- **Exercise details**: Write every line of the material out exactly as shown.

- **Supplied material**:
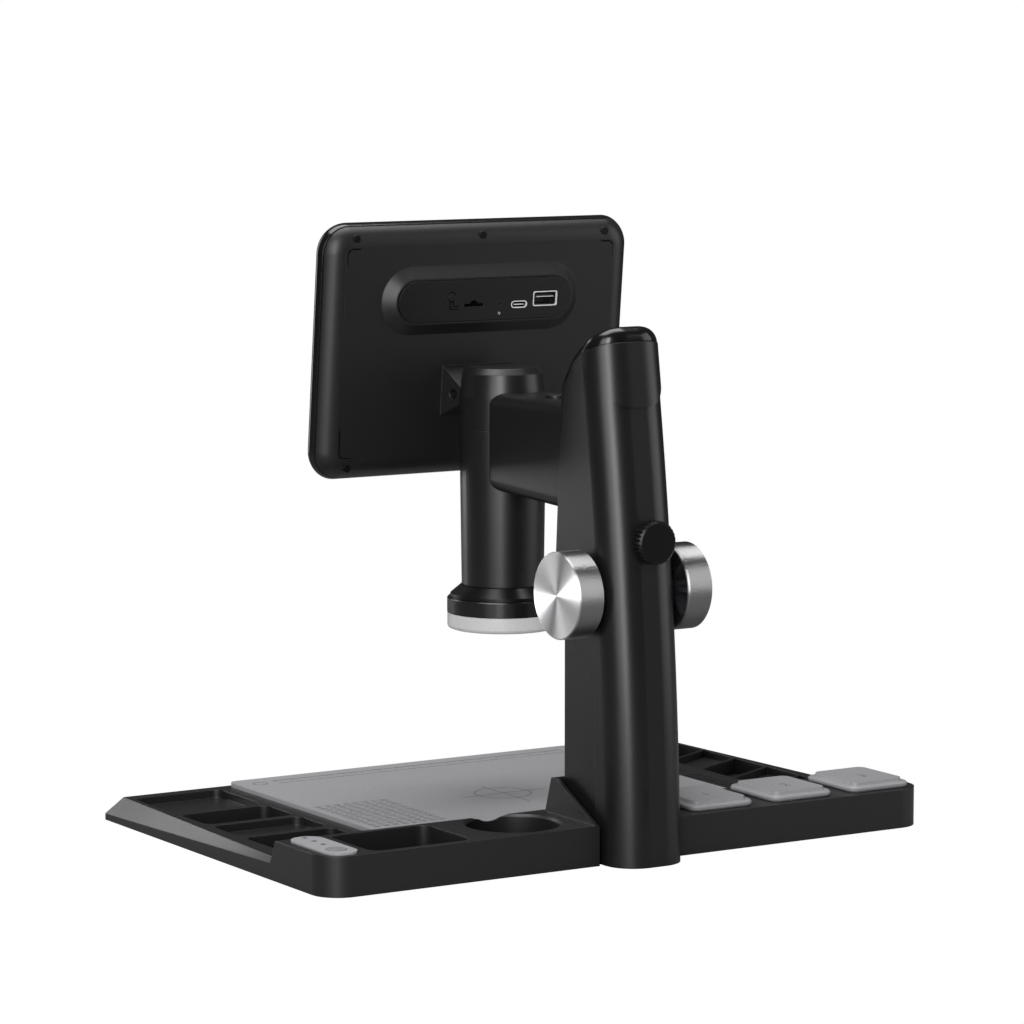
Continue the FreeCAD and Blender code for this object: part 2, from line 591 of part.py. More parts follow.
def column_cap():
    """The cover on top of the column: the same outline, with a parting line and a soft top edge."""
    outer = free_shape("cap_outer", column_solid(0.35, 200.0, size.column_height + 12, 60.0))
    lift = "cap_thick + 0.2"
    front = "chin_front + front_lean * (cap_front_z - chin_height)"
    profile = side_profile("cap_side", [(front + " + 0.2", "cap_front_z + 0.3"),
                                        ("cap_shoulder_y - 5", "cap_shoulder_z + 0.6"),
                                        ("cap_shoulder_y + 1", "cap_shoulder_z + %s - 0.2" % lift),
                                        ("column_foot_rear", "cap_rear_z + %s" % lift),
                                        ("column_foot_rear", "cap_rear_z + 0.25"),
                                        ("cap_shoulder_y", "cap_shoulder_z + 0.25")], "column_width")
    cap = common("cap_blank", outer, profile)

    def top_edges(middle, edge):
        above = middle.z > size.cap_shoulder_z + (middle.y - size.cap_shoulder_y) * 0.244 + 4.0
        return above and middle.y > size.cap_shoulder_y + 1
    keep(softened("column_cap", cap, 2.2, top_edges), "column_cap")


def guide_rods():
    bars = []
    for sign in (-1, 1):
        bars.append(rod("guide_rod_%d" % (sign + 1), "rod_radius - 0.02", "rod_top - rod_bottom",
                        "%d * rod_spread / 2" % sign, "rod_y", "rod_bottom - 7"))
    keep(fuse("guide_rods", *bars), "guide_rods")


def foot_bracket():
    """Steel plate that ties the column's foot to the underside of the base."""
    plate = block("bracket_plate", 30, "column_front_low + bracket_reach - 60.4", "bracket_thick", 0, 60.4,
                  "foot_height + 0.2")
    wide = block("bracket_wide", 38, 20, "bracket_thick", 0, 60.4, "foot_height + 0.2")
    keep(fuse("foot_bracket", plate, wide), "foot_bracket")


# Focus drive: two knobs, one shaft, one pinion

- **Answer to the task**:
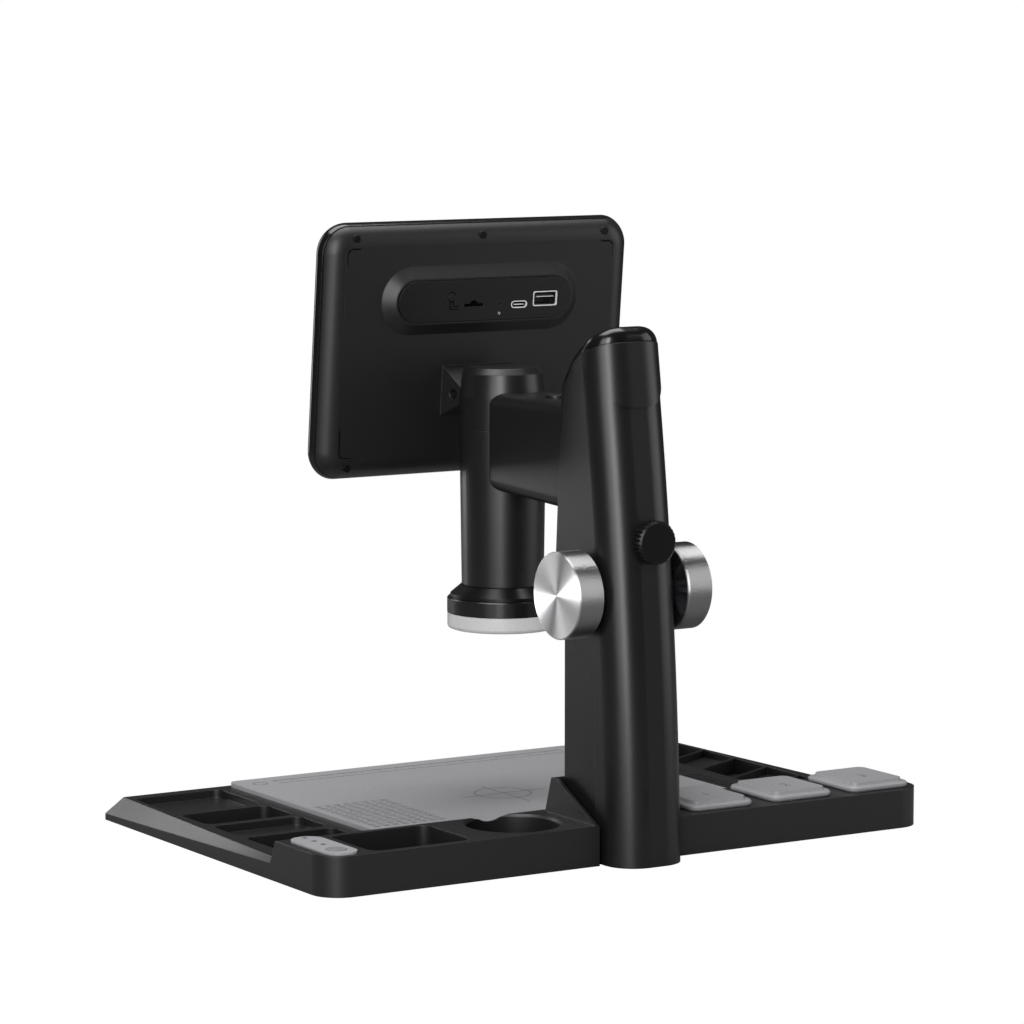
Continue the FreeCAD and Blender code for this object: part 2, from line 591 of part.py. More parts follow.
def column_cap():
    """The cover on top of the column: the same outline, with a parting line and a soft top edge."""
    outer = free_shape("cap_outer", column_solid(0.35, 200.0, size.column_height + 12, 60.0))
    lift = "cap_thick + 0.2"
    front = "chin_front + front_lean * (cap_front_z - chin_height)"
    profile = side_profile("cap_side", [(front + " + 0.2", "cap_front_z + 0.3"),
                                        ("cap_shoulder_y - 5", "cap_shoulder_z + 0.6"),
                                        ("cap_shoulder_y + 1", "cap_shoulder_z + %s - 0.2" % lift),
                                        ("column_foot_rear", "cap_rear_z + %s" % lift),
                                        ("column_foot_rear", "cap_rear_z + 0.25"),
                                        ("cap_shoulder_y", "cap_shoulder_z + 0.25")], "column_width")
    cap = common("cap_blank", outer, profile)

    def top_edges(middle, edge):
        above = middle.z > size.cap_shoulder_z + (middle.y - size.cap_shoulder_y) * 0.244 + 4.0
        return above and middle.y > size.cap_shoulder_y + 1
    keep(softened("column_cap", cap, 2.2, top_edges), "column_cap")


def guide_rods():
    bars = []
    for sign in (-1, 1):
        bars.append(rod("guide_rod_%d" % (sign + 1), "rod_radius - 0.02", "rod_top - rod_bottom",
                        "%d * rod_spread / 2" % sign, "rod_y", "rod_bottom - 7"))
    keep(fuse("guide_rods", *bars), "guide_rods")


def foot_bracket():
    """Steel plate that ties the column's foot to the underside of the base."""
    plate = block("bracket_plate", 30, "column_front_low + bracket_reach - 60.4", "bracket_thick", 0, 60.4,
                  "foot_height + 0.2")
    wide = block("bracket_wide", 38, 20, "bracket_thick", 0, 60.4, "foot_height + 0.2")
    keep(fuse("foot_bracket", plate, wide), "foot_bracket")


# Focus drive: two knobs, one shaft, one pinion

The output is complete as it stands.